Et pour commencer, il faut examiner la demande, ajoute Myers.
« Il faut s’assurer d’attirer des clients qui sont à la recherche de choses qui sortent de l’ordinaire, au lieu de penser qu’il s’agit seulement de commercialiser un produit sur un marché différent. La majorité des entreprises constatent qu’elles doivent personnaliser leurs produits et services pour offrir de la valeur à une nouvelle clientèle. C’est ça, exporter à l’ère du nouveau millénaire. »
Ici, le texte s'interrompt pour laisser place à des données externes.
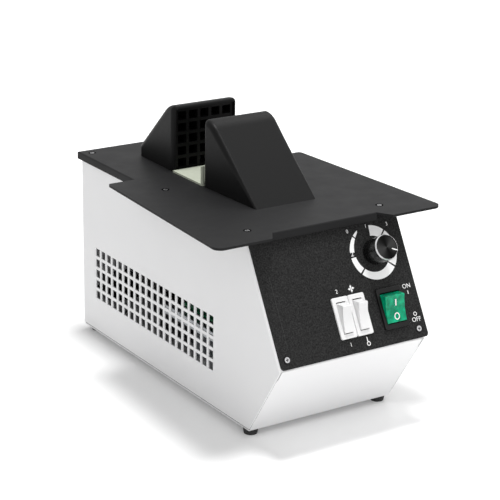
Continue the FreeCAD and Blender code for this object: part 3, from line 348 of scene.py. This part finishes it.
node_materials = {
    "housing_shell": white,
    "base_pan": pan_paint(),
    "top_plate": satin_black,
    "control_panel": textured_black_paint(),
    "front_hood": moulding,
    "rear_hood": moulding,
    "front_grille": moulding,
    "rear_grille": moulding,
    "heat_board": pale_board(),
    "knob": knob_plastic(),
    "knob_cap": spun_cap(),
    "knob_grub_screw": dark_steel,
    "potentiometer_body": plated,
    "potentiometer_shaft": plated,
    "potentiometer_nut": plated,
    "power_switch_body": black_gloss,
    "power_rocker": green_lens(),
    "fan_switch_body": rocker_white,
    "heat_switch_body": rocker_white,
    "fan_rocker": rocker_white,
    "heat_rocker": rocker_white,
    "switch_tags": brass,
    "blower_housing": gloss_plastic("blower_plastic", (0.04, 0.04, 0.04), roughness=0.5),
    "fan_wheel": plated,
    "motor_case": plated,
    "motor_bushes": brass,
    "motor_stator": iron,
    "motor_rotor": iron,
    "motor_shaft": bare,
    "motor_bracket": plated,
    "motor_screws": bare,
    "air_duct": galvanised,
    "duct_cover": galvanised,
    "heater_frame": gloss_plastic("heater_mica", (0.5, 0.45, 0.36), roughness=0.5),
    "heater_bars": metal("heater_metal", (0.4, 0.36, 0.33), roughness=0.5),
    "thermal_cutout": plated,
    "component_shelf": galvanised,
    "circuit_board": gloss_plastic("board_green", (0.02, 0.22, 0.09), roughness=0.35),
    "board_components": gloss_plastic("component_black", (0.03, 0.03, 0.03), roughness=0.4),
    "heat_sink": metal("heat_sink_aluminium", (0.7, 0.7, 0.72), roughness=0.35),
    "terminal_block": gloss_plastic("terminal_plastic", (0.8, 0.79, 0.75), roughness=0.4),
    "terminal_screws": brass,
    "power_inlet": black_gloss,
    "inlet_pins": brass,
    "inlet_screws": bare,
    "pan_screws": bare,
    "plate_screws": screw_steel("plate_screw_steel", "plate_screws", plate_out),
    "panel_screws": screw_steel("panel_screw_steel", "panel_screws", panel_out),
    "hood_screws": bare,
    "foot_screws": bare,
    "foot_front_left": foot_rubber,
    "foot_front_right": foot_rubber,
    "foot_rear_left": foot_rubber,
    "foot_rear_right": foot_rubber,
}
for node_name, material in node_materials.items():
    slots = nodes[node_name].data.materials
    slots.clear()
    slots.append(material)

# Camera, solved from the photograph's edges
camera_place = Vector((-0.790, -1.2022, 0.6094))
camera_azimuth = 33.5
camera_elevation = 19.11
camera_roll = 0.93
camera_lens = 129.27
camera_sensor = 36.0


def add_camera():
    azimuth = math.radians(camera_azimuth)
    elevation = math.radians(camera_elevation)
    roll = math.radians(camera_roll)
    forward = Vector((math.sin(azimuth) * math.cos(elevation), math.cos(azimuth) * math.cos(elevation),
                      -math.sin(elevation)))
    level = Vector((math.cos(azimuth), -math.sin(azimuth), 0))
    upright = level.cross(forward)
    right = level * math.cos(roll) + upright * math.sin(roll)
    up = upright * math.cos(roll) - level * math.sin(roll)
    data = bpy.data.cameras.new("camera")
    data.lens = camera_lens
    data.sensor_width = camera_sensor
    camera = bpy.data.objects.new("camera", data)
    turn = Matrix((right, up, -forward)).transposed().to_4x4()
    camera.matrix_world = Matrix.Translation(camera_place) @ turn
    bpy.context.scene.collection.objects.link(camera)
    bpy.context.scene.camera = camera


# Light: a white world and floor, which show brighter than they light, and five lamps
full_white = (1, 1, 1, 1)
lamp_target = Vector((0, 0, 0.1))


def show_white(owner, plain, shown):
    path = add_node(owner, "ShaderNodeLightPath").outputs
    seen = calculate(owner, "MAXIMUM", path["Is Camera Ray"], path["Is Glossy Ray"])
    seen = calculate(owner, "MAXIMUM", seen, path["Is Transmission Ray"])
    mix = add_node(owner, "ShaderNodeMixShader")
    link(owner, seen, mix.inputs["Fac"])
    link(owner, plain, mix.inputs[1])
    link(owner, shown, mix.inputs[2])
    return mix.outputs[0]


def add_world(strength):
    world = bpy.data.worlds.new("world")
    bpy.context.scene.world = world
    world.use_nodes = True
    plain = world.node_tree.nodes["Background"]
    plain.inputs["Color"].default_value = full_white
    plain.inputs["Strength"].default_value = strength
    shown = add_node(world, "ShaderNodeBackground")
    shown.inputs["Color"].default_value = full_white
    shown.inputs["Strength"].default_value = 1.0
    mixed = show_white(world, plain.outputs[0], shown.outputs[0])
    link(world, mixed, world.node_tree.nodes["World Output"].inputs["Surface"])


def add_floor(size, near, near_glow, far, far_glow):
    half = size / 2
    corners = [(-half, -half, 0), (half, -half, 0), (half, half, 0), (-half, half, 0)]
    data = bpy.data.meshes.new("floor")
    data.from_pydata(corners, [], [(0, 1, 2, 3)])
    floor = bpy.data.objects.new("floor", data)
    bpy.context.scene.collection.objects.link(floor)
    material = new_material("floor", (0.9, 0.9, 0.9), roughness=0.9, specular=0.0)
    plain = main_shader(material).outputs[0]
    distance = calculate_vector(material, "LENGTH", object_coordinates(material))
    emission = add_node(material, "ShaderNodeEmission")
    glow = remap(material, distance, near, far, near_glow, far_glow)
    link(material, glow, emission.inputs["Strength"])
    glowing = add_node(material, "ShaderNodeAddShader")
    link(material, plain, glowing.inputs[0])
    link(material, emission.outputs[0], glowing.inputs[1])
    mixed = show_white(material, plain, glowing.outputs[0])
    link(material, mixed, material.node_tree.nodes["Material Output"].inputs["Surface"])
    data.materials.append(material)


def add_area(name, place, size, power):
    data = bpy.data.lights.new(name, "AREA")
    data.shape = "SQUARE"
    data.size = size
    data.energy = power
    lamp = bpy.data.objects.new(name, data)
    lamp.location = place
    lamp.rotation_euler = (lamp_target - Vector(place)).to_track_quat("-Z", "Y").to_euler()
    bpy.context.scene.collection.objects.link(lamp)


add_camera()
add_world(strength=0.5)
add_floor(size=8.0, near=0.4, near_glow=0.1, far=1.2, far_glow=0.6)
add_area("key_light", place=(0.1, 0.05, 2.3), size=0.4, power=33)
add_area("front_light", place=(-0.3, -2.3, 0.35), size=1.2, power=16)
add_area("left_light", place=(-2.3, -0.6, 0.35), size=1.2, power=5.5)
add_area("slope_light", place=(1.15, -0.2, 1.8), size=1.4, power=8)
add_area("crown_light", place=(1.1, 0.7, 1.65), size=0.6, power=3)
bpy.context.scene.view_settings.view_transform = "Standard"

# Print and marks, which only the visual model has
printed = printed_white()
print_lift = 0.02
print_thickness = 0.08
faint_thickness = 0.03
ring_step = 15


def mesh_object(name, mesh, material, body):
    piece = bpy.data.objects.new(name, mesh)
    bpy.context.scene.collection.objects.link(piece)
    mesh.materials.append(material)
    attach(piece, body)
    return piece


def flat_print(name, outlines, lift=print_lift, body="body", placer=on_panel, material=printed,
               thickness=print_thickness):
    mesh = bpy.data.meshes.new(name)
    build = bmesh.new()
    for outline in outlines:
        low = [build.verts.new(placer(x, up, lift)) for x, up in outline]
        high = [build.verts.new(placer(x, up, lift + thickness)) for x, up in outline]
        count = len(outline)
        build.faces.new(high)
        build.faces.new(list(reversed(low)))
        for k in range(count):
            build.faces.new((low[k], low[(k + 1) % count], high[(k + 1) % count], high[k]))
    build.to_mesh(mesh)
    build.free()
    return mesh_object(name, mesh, material, body)


def circle_point(x, up, angle, radius):
    turn = math.radians(angle)
    return (x + radius * math.cos(turn), up + radius * math.sin(turn))


def bar(x, up, width, length):
    return [(x - width / 2, up - length / 2), (x + width / 2, up - length / 2),
            (x + width / 2, up + length / 2), (x - width / 2, up + length / 2)]


def ring(x, up, radius, stroke, stretch=1.0):
    halves = []
    for start in (0, 180):
        angles = [start + ring_step * k for k in range(180 // ring_step + 1)]
        outer = [circle_point(0, 0, angle, radius) for angle in angles]
        inner = [circle_point(0, 0, angle, radius - stroke) for angle in reversed(angles)]
        halves.append([(x + a, up + b * stretch) for a, b in outer + inner])
    return halves


# Wedge-shaped scale round the knob, with gaps given as angle and width
scale_outer = 22.3
scale_start = 117.0
scale_end = 445.0
scale_tip = 0.05
scale_thickness = 8.6
scale_growth = 0.4
scale_gaps = ((134.5, 1.2), (177.0, 4.8), (222.5, 1.6), (319.7, 1.6), (405.8, 1.4))
scale_step = 3
scale_least_steps = 4


def scale_inner(angle):
    share = max(0.0, (angle - scale_start) / (scale_end - scale_start))
    return scale_outer - scale_tip - scale_thickness * share ** scale_growth


def scale_segments():
    edges = [scale_start]
    for gap, width in scale_gaps:
        half = math.degrees(width / 2 / scale_outer)
        edges += [gap - half, gap + half]
    edges.append(scale_end)
    return list(zip(edges[0::2], edges[1::2]))


def scale_outline(start, end):
    steps = max(scale_least_steps, int((end - start) / scale_step))
    angles = [start + (end - start) * k / steps for k in range(steps + 1)]
    outer = [circle_point(knob_x, knob_up, angle, scale_outer) for angle in angles]
    inner = [circle_point(knob_x, knob_up, angle, scale_inner(angle)) for angle in reversed(angles)]
    return outer + inner


for index, (start, end) in enumerate(scale_segments()):
    flat_print("scale_band_%d" % (index + 1), [scale_outline(start, end)])

# Painted shadow: a black ring standing for the shaded gap round each countersunk screw of the top plate
screw_reach = 20.0
screw_gap_out = 0.5
screw_gap_in = 0.9


def screw_groups(name):
    groups = []
    for vertex in nodes[name].data.vertices:
        near = [group for group in groups if (group[0] - vertex.co).length < screw_reach * mm]
        if near:
            near[0].append(vertex.co)
        else:
            groups.append([vertex.co])
    return groups


def middle(values):
    return (min(values) + max(values)) / 2


def screw_gap_outlines():
    outlines = []
    for part in screw_groups("plate_screws"):
        xs = [point.x / mm for point in part]
        ys = [point.y / mm for point in part]
        head_radius = (max(xs) - min(xs)) / 2
        outlines += ring(middle(xs), middle(ys), head_radius + screw_gap_out, screw_gap_out + screw_gap_in)
    return outlines


# Flat black rings: painted shadow of the gap, with no gap in the geometry
painted_gap_shadow = new_material("painted_gap_shadow", (0.002, 0.002, 0.002), roughness=0.9, specular=0.0)
flat_print("plate_screw_gap_shadows", screw_gap_outlines(), placer=on_plate, material=painted_gap_shadow,
           thickness=faint_thickness)

# Pointer let into the knob's cap
knob_top = 19.8
cap_dish = 0.3
pointer_angle = -24.0
pointer_start = 4.9
pointer_end = 10.2
pointer_width = 0.8
pointer_depth = 2 * cap_dish
pointer_proud = 0.02


def on_cap(along, across, out):
    turn = math.radians(pointer_angle)
    x = knob_x + along * math.cos(turn) - across * math.sin(turn)
    up = knob_up + along * math.sin(turn) + across * math.cos(turn)
    return on_panel(x, up, out)


pointer = bar((pointer_start + pointer_end) / 2, 0, pointer_end - pointer_start, pointer_width)
flat_print("knob_pointer", [pointer], knob_top - pointer_depth, body="knob", placer=on_cap,
           thickness=pointer_depth + pointer_proud)

# Marks on the green rocker, laid on its hollow face
power_x = 45.2
power_up = 28.6
rocker_pivot_depth = 0.5
rocker_tilt = math.radians(16.5)
rocker_rise = 6.6
rocker_sag = 1.2
rocker_tip_half = 10.9
rocker_face_radius = (rocker_tip_half ** 2 + rocker_sag ** 2) / (2 * rocker_sag)


def rocker_face(along):
    return rocker_rise - rocker_sag + rocker_face_radius - math.sqrt(rocker_face_radius ** 2 - along ** 2)


def on_power_rocker(x, along, out):
    height = rocker_face(along) + out
    up = power_up + along * math.cos(rocker_tilt) - height * math.sin(rocker_tilt)
    lift = along * math.sin(rocker_tilt) + height * math.cos(rocker_tilt) - rocker_pivot_depth
    return on_panel(power_x + x, up, lift)


rocker_bar = bar(x=0.6, up=5.0, width=1.1, length=5.2)
rocker_ring = ring(x=0.6, up=-6.2, radius=2.6, stroke=0.75, stretch=1.12)
flat_print("rocker_on_mark", [rocker_bar], body="power_rocker", placer=on_power_rocker)
flat_print("rocker_off_mark", rocker_ring, body="power_rocker", placer=on_power_rocker)

# Marks printed on the panel
flat_print("panel_on_mark", [bar(x=64.6, up=37.9, width=0.7, length=2.8)])
flat_print("panel_off_mark", ring(x=65.8, up=19.7, radius=1.7, stroke=0.55))

# Petals of the fan mark: share of its radius, and degrees before and after the tip
petal_count = 4
petal_belly = 0.6
petal_near = -20
petal_far = 40


def fan_mark(x, up, radius):
    petals = []
    for k in range(petal_count):
        angle = 360 * k / petal_count
        tip = circle_point(x, up, angle, radius)
        near = circle_point(x, up, angle + petal_near, petal_belly * radius)
        far = circle_point(x, up, angle + petal_far, petal_belly * radius)
        petals.append([(x, up), near, tip, far])
    return petals


flat_print("panel_fan_mark", fan_mark(x=11.9, up=50.6, radius=3.2))

# Thermometer mark
heat_stem = bar(x=14.4, up=8.9, width=0.8, length=3.6)
heat_bulb = ring(x=14.8, up=5.2, radius=1.8, stroke=0.65)
flat_print("panel_heat_mark", [heat_stem] + heat_bulb)

# Faint edge of a label: a lighter strip, painted highlight along the label's raised edge
label_edge = bar(x=-59.3, up=45.5, width=0.25, length=61)
label_edge_highlight_color = new_material("label_line", (0.045, 0.045, 0.045), roughness=0.6, specular=0.1)
flat_print("label_line", [label_edge], material=label_edge_highlight_color, thickness=faint_thickness)

# Digits and words
capital_share = 0.7
text_depth = 0.04


def panel_text(name, text, x, up, height, stretch=1.0):
    data = bpy.data.curves.new(name, "FONT")
    data.body = text
    data.align_x = "CENTER"
    data.align_y = "CENTER"
    data.size = height * mm / capital_share
    data.extrude = text_depth * mm
    words = bpy.data.objects.new(name, data)
    bpy.context.scene.collection.objects.link(words)
    place = Matrix.Translation(on_panel(x, up, print_lift + text_depth))
    turn = Matrix((panel_right, panel_up, panel_out)).transposed().to_4x4()
    words.matrix_world = place @ turn @ Matrix.Diagonal((stretch, 1, 1, 1))
    bpy.context.view_layer.update()
    mesh = bpy.data.meshes.new_from_object(words)
    mesh.transform(words.matrix_world)
    bpy.data.objects.remove(words)
    return mesh_object(name, mesh, printed, "body")


panel_text("word_on", "ON", x=64.6, up=43.0, height=3.6)
panel_text("word_off", "OFF", x=65.8, up=15.0, height=3.6)
panel_text("digit_one", "1", x=41.1, up=97.0, height=2.9)
panel_text("digit_two", "2", x=21.5, up=76.9, height=3.5, stretch=1.25)
panel_text("digit_zero", "0", x=22.4, up=95.6, height=3.0)
panel_text("digit_three", "3", x=61.8, up=95.6, height=3.0)
panel_text("level_high", "2", x=-2.2, up=50.5, height=3.2)
panel_text("level_low", "1", x=-1.7, up=7.3, height=3.2)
Élimination des obstacles au commerce :
Les barrières tarifaires et non tarifaires entravent les échanges commerciaux, mais les accords de libre-échange (ALE) permettent d’en éliminer la plupart tout en créant de nouveaux débouchés. Bien que la suppression des droits de douane soit leur objectif premier, ces accords peuvent aussi régir d’autres aspects des échanges, notamment les contingents, les normes applicables aux produits, la main-d’œuvre et la propriété intellectuelle.
Dès son entrée en vigueur provisoire, l’AECG diminuera les obstacles au commerce ayant trait à la certification, soit l’une des plus grandes barrières non tarifaires présentes dans les pays de l’UE.
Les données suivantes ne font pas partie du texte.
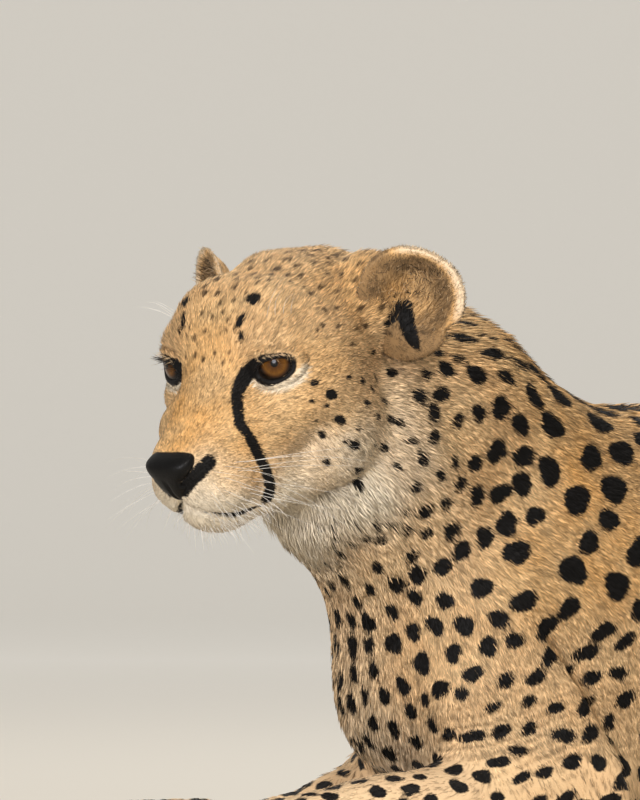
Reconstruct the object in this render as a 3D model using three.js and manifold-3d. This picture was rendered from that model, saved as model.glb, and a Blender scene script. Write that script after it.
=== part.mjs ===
// An adult cheetah lying on its chest with its head raised and turned a little to its left.
// Millimetres, +Z up. The animal lies along X with its nose towards -X and its left side towards -Y.
// The whole body is one smooth field of rounded masses, measured to the tips of the coat. Each named
// part is the stretch of that field inside its own region, and the regions stay a thin cut apart.
import * as THREE from "three";
import { mergeVertices } from "three/addons/utils/BufferGeometryUtils.js";
import Module from "manifold-3d";

const wasm = await Module();
wasm.setup();

// Driving dimensions.
const cut = 0.4; // gap between two parts
const floorFlat = 0; // the level of every flat underneath
const eyeHeight = 301.6; // from the floor to the line through both eyes
const headTurn = 20; // degrees that the head is turned to the animal's left
const headPitch = 12; // degrees that the nose points down
const headPlace = [-229, -46, eyeHeight]; // midway between the irises
const eyeballRadius = 17.5;
const eyeSpread = 32.5; // from the midline to an eyeball's centre
const eyeDepth = 11; // from the iris plane back to an eyeball's centre
const earRadius = 33;
const earThickness = 7;
const earHollow = 15;
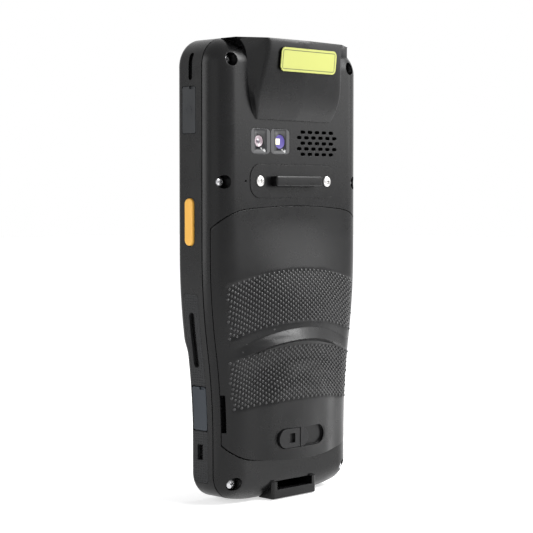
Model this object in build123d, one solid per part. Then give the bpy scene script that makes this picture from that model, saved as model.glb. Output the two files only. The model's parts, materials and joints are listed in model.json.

En effet, l’AECG permettra aux producteurs canadiens de faire tester et certifier ici même certains de leurs produits destinés aux marchés de l’UE, réduisant ainsi non seulement les coûts liés à ces processus, mais aussi les retards pour les fabricants.
Allègement des procédures administratives :
Lorsque c’est possible, les procédures de douane seront simples, efficaces, claires et prévisibles, l’objectif étant d’accélérer le traitement des marchandises aux frontières et de rendre leur transport plus économique, plus rapide et plus efficient.
Obstacles au commerce dans l’UE :
Les ALE permettent d’éliminer des obstacles au commerce et de créer de nouveaux débouchés. Bien que la suppression des droits de douane soit leur objectif premier, ces accords peuvent aussi régir d’autres aspects des échanges, notamment les contingents, les normes applicables aux produits, la main-d’œuvre et la propriété intellectuelle.